### [DATASET CONTENT]
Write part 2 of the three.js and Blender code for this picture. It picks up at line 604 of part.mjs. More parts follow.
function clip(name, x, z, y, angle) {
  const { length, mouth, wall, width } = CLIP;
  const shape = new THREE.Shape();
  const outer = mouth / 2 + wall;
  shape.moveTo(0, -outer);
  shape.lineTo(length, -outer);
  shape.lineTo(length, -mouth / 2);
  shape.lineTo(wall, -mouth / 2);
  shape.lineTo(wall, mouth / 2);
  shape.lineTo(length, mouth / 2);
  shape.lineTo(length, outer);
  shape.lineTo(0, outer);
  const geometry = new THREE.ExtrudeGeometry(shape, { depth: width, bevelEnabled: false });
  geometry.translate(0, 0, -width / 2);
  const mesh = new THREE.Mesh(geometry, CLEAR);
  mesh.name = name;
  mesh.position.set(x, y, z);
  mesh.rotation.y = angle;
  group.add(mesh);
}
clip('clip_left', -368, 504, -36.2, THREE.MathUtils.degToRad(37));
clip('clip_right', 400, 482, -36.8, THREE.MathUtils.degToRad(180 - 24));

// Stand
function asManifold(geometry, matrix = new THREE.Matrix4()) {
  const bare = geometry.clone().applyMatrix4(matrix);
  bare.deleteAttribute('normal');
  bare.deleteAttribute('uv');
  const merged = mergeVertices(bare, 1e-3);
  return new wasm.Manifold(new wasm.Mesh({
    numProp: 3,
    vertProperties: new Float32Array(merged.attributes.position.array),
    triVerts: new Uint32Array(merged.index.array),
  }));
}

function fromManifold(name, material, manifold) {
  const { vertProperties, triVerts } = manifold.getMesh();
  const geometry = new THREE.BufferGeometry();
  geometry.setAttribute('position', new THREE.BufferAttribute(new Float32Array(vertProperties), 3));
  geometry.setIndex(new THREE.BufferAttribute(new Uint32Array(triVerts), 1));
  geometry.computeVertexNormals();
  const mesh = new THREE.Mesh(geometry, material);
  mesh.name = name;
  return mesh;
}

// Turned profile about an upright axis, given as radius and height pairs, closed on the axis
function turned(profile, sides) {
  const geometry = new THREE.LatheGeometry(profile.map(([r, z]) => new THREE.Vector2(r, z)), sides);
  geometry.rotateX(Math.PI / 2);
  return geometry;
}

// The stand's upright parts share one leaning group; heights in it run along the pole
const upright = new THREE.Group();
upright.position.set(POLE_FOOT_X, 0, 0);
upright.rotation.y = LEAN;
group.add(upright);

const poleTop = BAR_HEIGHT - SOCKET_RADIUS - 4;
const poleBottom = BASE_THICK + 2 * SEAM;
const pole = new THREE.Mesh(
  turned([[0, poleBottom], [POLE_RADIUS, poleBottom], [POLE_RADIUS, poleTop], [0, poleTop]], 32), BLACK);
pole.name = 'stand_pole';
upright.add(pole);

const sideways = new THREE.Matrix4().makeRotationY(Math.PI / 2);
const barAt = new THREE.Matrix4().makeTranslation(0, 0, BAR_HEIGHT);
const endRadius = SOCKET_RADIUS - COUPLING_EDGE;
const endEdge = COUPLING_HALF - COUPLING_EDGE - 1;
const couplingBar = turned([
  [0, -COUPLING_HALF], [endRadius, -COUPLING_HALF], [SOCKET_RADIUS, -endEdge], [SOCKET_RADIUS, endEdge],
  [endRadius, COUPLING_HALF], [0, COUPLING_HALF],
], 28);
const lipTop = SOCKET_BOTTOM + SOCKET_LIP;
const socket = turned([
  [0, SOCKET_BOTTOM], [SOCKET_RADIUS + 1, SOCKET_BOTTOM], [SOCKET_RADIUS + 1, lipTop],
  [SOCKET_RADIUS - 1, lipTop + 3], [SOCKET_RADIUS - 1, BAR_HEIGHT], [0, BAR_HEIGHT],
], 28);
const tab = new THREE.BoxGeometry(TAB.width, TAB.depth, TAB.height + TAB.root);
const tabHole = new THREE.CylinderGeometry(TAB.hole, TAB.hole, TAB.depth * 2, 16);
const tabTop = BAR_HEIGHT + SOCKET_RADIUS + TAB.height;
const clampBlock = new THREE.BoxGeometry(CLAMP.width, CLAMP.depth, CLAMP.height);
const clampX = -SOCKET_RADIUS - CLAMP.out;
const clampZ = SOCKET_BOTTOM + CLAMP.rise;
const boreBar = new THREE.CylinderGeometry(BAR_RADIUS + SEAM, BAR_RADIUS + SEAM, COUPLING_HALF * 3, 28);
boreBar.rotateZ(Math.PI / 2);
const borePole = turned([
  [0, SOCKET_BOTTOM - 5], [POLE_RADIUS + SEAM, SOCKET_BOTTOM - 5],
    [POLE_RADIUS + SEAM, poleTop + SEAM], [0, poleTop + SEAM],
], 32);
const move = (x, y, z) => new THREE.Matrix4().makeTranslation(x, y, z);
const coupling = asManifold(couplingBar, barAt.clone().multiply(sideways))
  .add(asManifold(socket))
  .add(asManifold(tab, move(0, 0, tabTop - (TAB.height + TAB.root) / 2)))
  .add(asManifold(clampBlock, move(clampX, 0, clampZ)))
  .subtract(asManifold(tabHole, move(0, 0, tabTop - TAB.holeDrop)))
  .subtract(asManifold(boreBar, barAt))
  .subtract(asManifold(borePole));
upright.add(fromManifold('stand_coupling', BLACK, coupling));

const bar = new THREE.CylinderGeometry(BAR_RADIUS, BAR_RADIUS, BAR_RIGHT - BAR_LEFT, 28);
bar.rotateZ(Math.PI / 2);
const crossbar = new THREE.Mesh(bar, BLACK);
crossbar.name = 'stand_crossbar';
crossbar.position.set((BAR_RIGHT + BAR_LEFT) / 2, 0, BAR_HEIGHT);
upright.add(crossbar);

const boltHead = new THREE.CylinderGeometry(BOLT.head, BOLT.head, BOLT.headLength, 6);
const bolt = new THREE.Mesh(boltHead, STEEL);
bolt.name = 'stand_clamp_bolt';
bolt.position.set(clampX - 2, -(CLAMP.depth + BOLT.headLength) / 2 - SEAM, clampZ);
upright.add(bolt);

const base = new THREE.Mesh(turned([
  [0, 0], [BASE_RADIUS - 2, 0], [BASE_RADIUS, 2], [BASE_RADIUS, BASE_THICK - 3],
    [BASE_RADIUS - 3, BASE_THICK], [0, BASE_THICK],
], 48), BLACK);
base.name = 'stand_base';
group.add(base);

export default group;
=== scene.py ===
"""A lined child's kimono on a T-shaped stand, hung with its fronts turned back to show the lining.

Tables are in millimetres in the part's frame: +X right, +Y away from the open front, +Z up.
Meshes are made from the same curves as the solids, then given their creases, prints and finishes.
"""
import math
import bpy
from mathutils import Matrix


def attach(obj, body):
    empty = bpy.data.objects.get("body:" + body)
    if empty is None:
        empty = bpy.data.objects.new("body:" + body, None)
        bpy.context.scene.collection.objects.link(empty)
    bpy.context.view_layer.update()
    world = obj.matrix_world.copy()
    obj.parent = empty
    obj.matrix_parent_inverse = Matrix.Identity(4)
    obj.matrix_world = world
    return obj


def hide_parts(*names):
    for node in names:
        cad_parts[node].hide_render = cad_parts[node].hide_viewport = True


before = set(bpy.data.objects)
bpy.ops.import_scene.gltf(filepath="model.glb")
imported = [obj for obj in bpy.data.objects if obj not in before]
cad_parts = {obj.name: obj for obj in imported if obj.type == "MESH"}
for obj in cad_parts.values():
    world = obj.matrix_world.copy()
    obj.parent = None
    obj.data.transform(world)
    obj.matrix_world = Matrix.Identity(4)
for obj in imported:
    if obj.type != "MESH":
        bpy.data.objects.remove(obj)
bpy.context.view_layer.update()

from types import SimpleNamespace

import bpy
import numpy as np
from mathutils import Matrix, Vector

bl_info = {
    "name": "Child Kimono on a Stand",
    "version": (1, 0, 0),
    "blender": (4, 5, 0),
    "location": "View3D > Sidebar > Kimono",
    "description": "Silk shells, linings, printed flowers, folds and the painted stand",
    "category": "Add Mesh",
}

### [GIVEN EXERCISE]
Each line from the line with "const bar = new" to the line with "before = set(bpy.data.objects)" is to be echoed exactly; both boundary lines are included, and nothing else is to be output.

### [THE COMPLETED TASK]
const bar = new THREE.CylinderGeometry(BAR_RADIUS, BAR_RADIUS, BAR_RIGHT - BAR_LEFT, 28);
bar.rotateZ(Math.PI / 2);
const crossbar = new THREE.Mesh(bar, BLACK);
crossbar.name = 'stand_crossbar';
crossbar.position.set((BAR_RIGHT + BAR_LEFT) / 2, 0, BAR_HEIGHT);
upright.add(crossbar);

const boltHead = new THREE.CylinderGeometry(BOLT.head, BOLT.head, BOLT.headLength, 6);
const bolt = new THREE.Mesh(boltHead, STEEL);
bolt.name = 'stand_clamp_bolt';
bolt.position.set(clampX - 2, -(CLAMP.depth + BOLT.headLength) / 2 - SEAM, clampZ);
upright.add(bolt);

const base = new THREE.Mesh(turned([
  [0, 0], [BASE_RADIUS - 2, 0], [BASE_RADIUS, 2], [BASE_RADIUS, BASE_THICK - 3],
    [BASE_RADIUS - 3, BASE_THICK], [0, BASE_THICK],
], 48), BLACK);
base.name = 'stand_base';
group.add(base);

export default group;
=== scene.py ===
"""A lined child's kimono on a T-shaped stand, hung with its fronts turned back to show the lining.

Tables are in millimetres in the part's frame: +X right, +Y away from the open front, +Z up.
Meshes are made from the same curves as the solids, then given their creases, prints and finishes.
"""
import math
import bpy
from mathutils import Matrix


def attach(obj, body):
    empty = bpy.data.objects.get("body:" + body)
    if empty is None:
        empty = bpy.data.objects.new("body:" + body, None)
        bpy.context.scene.collection.objects.link(empty)
    bpy.context.view_layer.update()
    world = obj.matrix_world.copy()
    obj.parent = empty
    obj.matrix_parent_inverse = Matrix.Identity(4)
    obj.matrix_world = world
    return obj


def hide_parts(*names):
    for node in names:
        cad_parts[node].hide_render = cad_parts[node].hide_viewport = True


before = set(bpy.data.objects)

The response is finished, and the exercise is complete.